I said be ready by 7:00. The movie starts at 7:30. Why in the absolute hell is he not even dressed at 6:55? Are we going to fly there? Will Scotty beam us up?
There will be times, no matter how long you are married – two years to 20 – when you have zero damns to give about how your partner will feel when you say something cruel, tell a friend about a situation in a light unfavorable to your partner. But it’s in those times that you need to temper your anger with care.
One of the best comments I’ve heard about marriage is from my mother-in-law: if it were easy, everyone would be able to do it.
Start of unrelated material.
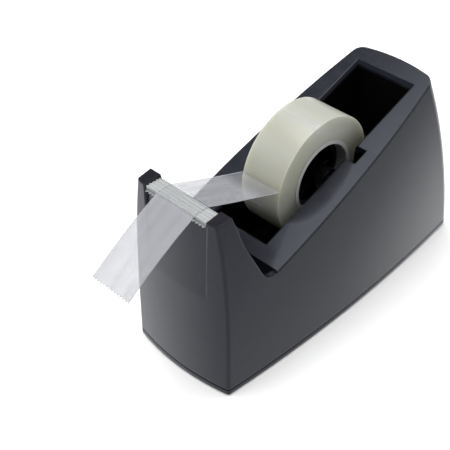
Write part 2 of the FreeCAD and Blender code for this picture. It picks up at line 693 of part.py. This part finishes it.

I still see him and my breath will catch. I still see him and want to pull him into an embrace that says it all: I love you, I need you, I’m in this for the long haul, I was right all along, please wash the dishes, and I’m not really going to kill you. Today.
Angela Youngblood says
Oh yes Arnebya! After 14 years of marriage, I feel this. My husband and I always say we fight big and we love big. I love your advice about not telling too much or complain too much to friends. I find that there is a whole culture of negativity and women love to complain about their husbands.
But my favorite part of this whole piece is this: “I still see him and my breath will catch. I still see him and want to pull him into an embrace that says it all: I love you, I need you, I’m in this for the long haul, I was right all along, please wash the dishes, and I’m not really going to kill you. ” totally! Thanks for sharing your story.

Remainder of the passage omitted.